→ **RECORDS PROVIDED**

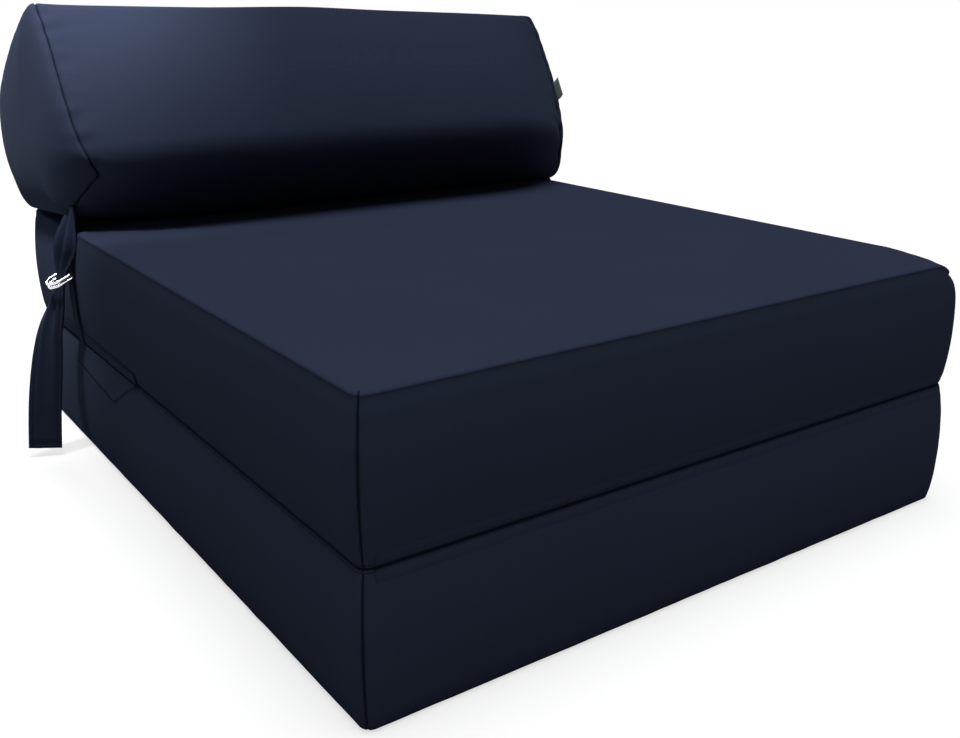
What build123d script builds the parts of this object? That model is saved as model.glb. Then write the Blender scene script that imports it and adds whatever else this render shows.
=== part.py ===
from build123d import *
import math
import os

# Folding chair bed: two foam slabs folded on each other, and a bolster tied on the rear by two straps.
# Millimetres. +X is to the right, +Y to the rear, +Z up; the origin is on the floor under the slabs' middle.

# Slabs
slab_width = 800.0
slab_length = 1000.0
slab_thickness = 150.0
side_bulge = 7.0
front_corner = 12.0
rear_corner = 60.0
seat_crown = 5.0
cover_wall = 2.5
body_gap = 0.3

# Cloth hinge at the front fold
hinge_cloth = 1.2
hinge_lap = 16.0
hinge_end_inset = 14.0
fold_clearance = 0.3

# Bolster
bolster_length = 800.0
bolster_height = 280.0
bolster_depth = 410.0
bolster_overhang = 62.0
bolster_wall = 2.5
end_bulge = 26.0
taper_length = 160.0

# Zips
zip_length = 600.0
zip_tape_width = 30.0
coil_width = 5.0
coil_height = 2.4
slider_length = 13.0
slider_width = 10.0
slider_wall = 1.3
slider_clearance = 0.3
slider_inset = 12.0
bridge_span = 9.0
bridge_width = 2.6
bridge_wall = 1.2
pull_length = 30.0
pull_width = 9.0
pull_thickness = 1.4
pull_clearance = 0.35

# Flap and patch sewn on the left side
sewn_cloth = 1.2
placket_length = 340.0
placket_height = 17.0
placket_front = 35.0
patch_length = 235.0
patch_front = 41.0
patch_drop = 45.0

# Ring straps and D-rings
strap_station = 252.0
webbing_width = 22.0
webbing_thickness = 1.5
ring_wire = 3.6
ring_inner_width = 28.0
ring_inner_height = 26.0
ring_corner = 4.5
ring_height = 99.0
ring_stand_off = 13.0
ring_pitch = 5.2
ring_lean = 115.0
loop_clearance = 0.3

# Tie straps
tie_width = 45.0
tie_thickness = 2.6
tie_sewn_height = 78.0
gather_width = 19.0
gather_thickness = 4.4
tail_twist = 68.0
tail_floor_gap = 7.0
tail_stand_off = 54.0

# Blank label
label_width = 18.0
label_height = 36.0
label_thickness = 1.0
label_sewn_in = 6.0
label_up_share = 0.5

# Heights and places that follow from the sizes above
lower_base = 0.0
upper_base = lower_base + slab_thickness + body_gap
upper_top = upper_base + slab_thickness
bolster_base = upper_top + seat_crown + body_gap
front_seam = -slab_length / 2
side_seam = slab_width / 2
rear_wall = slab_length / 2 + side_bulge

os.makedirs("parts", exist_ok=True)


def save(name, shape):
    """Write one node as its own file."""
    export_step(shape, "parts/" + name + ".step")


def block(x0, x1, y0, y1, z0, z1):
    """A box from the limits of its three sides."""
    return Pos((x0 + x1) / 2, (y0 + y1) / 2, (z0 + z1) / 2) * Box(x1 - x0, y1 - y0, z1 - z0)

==

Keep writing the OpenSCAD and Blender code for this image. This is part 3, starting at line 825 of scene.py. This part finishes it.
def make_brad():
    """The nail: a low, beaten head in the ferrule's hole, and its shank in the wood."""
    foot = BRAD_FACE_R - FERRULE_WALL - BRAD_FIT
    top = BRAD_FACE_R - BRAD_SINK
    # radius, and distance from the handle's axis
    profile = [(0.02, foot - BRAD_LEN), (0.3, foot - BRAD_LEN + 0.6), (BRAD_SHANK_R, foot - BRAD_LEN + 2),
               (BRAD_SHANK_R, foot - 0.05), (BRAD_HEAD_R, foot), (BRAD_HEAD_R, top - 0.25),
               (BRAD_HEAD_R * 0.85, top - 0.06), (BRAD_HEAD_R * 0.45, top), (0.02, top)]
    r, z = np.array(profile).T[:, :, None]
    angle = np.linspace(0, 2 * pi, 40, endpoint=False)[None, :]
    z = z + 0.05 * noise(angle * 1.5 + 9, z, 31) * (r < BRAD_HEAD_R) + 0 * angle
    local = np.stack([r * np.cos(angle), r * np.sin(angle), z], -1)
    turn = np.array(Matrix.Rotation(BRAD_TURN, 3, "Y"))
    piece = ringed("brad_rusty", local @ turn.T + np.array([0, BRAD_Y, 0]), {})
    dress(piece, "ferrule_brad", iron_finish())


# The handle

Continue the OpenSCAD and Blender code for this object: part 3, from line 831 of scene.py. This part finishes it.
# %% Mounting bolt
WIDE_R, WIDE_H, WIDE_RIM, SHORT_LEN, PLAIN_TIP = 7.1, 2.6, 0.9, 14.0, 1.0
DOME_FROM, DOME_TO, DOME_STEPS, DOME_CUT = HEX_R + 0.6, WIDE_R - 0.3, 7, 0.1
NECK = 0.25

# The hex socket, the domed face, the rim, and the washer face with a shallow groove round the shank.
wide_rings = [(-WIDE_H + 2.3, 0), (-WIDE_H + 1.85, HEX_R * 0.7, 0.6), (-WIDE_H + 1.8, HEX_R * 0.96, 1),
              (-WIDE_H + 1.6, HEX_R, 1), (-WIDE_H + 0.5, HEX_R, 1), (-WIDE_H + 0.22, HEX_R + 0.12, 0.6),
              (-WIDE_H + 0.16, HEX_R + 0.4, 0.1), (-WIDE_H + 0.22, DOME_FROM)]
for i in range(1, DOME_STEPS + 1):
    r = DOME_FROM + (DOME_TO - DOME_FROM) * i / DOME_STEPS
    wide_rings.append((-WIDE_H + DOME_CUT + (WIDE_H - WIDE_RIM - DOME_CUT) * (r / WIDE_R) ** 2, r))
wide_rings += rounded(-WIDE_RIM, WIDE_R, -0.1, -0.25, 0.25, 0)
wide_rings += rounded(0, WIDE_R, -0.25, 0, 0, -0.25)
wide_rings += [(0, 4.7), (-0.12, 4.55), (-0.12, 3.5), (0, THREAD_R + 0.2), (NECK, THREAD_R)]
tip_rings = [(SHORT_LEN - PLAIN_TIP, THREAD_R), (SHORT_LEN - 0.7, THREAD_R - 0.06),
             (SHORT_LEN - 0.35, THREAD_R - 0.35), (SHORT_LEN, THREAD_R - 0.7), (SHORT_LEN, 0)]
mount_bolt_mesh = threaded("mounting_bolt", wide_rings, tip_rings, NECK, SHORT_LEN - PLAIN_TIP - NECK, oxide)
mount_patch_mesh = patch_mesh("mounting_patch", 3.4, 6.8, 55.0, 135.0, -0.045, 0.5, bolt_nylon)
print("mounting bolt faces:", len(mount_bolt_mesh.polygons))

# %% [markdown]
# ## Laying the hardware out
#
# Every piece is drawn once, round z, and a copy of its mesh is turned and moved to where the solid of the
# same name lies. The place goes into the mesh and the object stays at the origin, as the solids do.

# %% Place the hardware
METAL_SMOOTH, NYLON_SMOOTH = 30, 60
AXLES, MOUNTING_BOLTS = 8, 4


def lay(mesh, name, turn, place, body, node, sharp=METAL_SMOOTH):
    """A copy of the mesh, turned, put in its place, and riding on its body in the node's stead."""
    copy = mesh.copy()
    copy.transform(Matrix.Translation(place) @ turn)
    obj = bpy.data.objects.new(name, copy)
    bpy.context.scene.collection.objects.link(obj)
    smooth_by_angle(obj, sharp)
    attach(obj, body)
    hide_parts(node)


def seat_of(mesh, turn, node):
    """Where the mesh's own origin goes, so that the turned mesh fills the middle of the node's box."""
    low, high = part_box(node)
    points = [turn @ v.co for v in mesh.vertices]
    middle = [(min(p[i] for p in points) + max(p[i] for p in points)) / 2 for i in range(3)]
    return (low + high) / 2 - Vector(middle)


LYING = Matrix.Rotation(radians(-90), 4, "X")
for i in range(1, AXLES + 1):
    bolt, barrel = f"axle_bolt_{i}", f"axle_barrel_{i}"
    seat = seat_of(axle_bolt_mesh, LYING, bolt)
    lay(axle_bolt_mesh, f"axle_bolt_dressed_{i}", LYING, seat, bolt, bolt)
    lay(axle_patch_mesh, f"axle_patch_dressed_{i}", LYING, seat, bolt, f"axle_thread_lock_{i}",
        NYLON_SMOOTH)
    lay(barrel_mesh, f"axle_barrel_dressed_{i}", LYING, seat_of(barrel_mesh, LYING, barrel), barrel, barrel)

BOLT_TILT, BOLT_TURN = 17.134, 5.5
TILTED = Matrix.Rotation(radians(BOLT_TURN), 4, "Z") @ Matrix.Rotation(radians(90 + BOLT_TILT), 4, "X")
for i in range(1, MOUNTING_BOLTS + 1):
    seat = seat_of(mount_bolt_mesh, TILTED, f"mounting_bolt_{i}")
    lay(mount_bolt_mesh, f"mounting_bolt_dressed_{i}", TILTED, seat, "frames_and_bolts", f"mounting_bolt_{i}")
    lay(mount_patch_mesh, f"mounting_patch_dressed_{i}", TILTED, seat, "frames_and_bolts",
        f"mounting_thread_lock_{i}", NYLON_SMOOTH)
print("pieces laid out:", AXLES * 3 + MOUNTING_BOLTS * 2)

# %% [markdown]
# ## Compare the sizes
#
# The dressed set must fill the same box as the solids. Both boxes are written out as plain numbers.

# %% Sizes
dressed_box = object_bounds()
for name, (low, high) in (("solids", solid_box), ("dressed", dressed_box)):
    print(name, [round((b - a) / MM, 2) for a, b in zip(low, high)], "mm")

→ **STATED GOAL**
Produce only the lines from the line containing "Keep writing the" through the line containing "# The handle", inclusive of both, exactly as they stand in the entries above.

→ **RESPONSE TO THIS TASK**
Keep writing the OpenSCAD and Blender code for this image. This is part 3, starting at line 825 of scene.py. This part finishes it.
def make_brad():
    """The nail: a low, beaten head in the ferrule's hole, and its shank in the wood."""
    foot = BRAD_FACE_R - FERRULE_WALL - BRAD_FIT
    top = BRAD_FACE_R - BRAD_SINK
    # radius, and distance from the handle's axis
    profile = [(0.02, foot - BRAD_LEN), (0.3, foot - BRAD_LEN + 0.6), (BRAD_SHANK_R, foot - BRAD_LEN + 2),
               (BRAD_SHANK_R, foot - 0.05), (BRAD_HEAD_R, foot), (BRAD_HEAD_R, top - 0.25),
               (BRAD_HEAD_R * 0.85, top - 0.06), (BRAD_HEAD_R * 0.45, top), (0.02, top)]
    r, z = np.array(profile).T[:, :, None]
    angle = np.linspace(0, 2 * pi, 40, endpoint=False)[None, :]
    z = z + 0.05 * noise(angle * 1.5 + 9, z, 31) * (r < BRAD_HEAD_R) + 0 * angle
    local = np.stack([r * np.cos(angle), r * np.sin(angle), z], -1)
    turn = np.array(Matrix.Rotation(BRAD_TURN, 3, "Y"))
    piece = ringed("brad_rusty", local @ turn.T + np.array([0, BRAD_Y, 0]), {})
    dress(piece, "ferrule_brad", iron_finish())


# The handle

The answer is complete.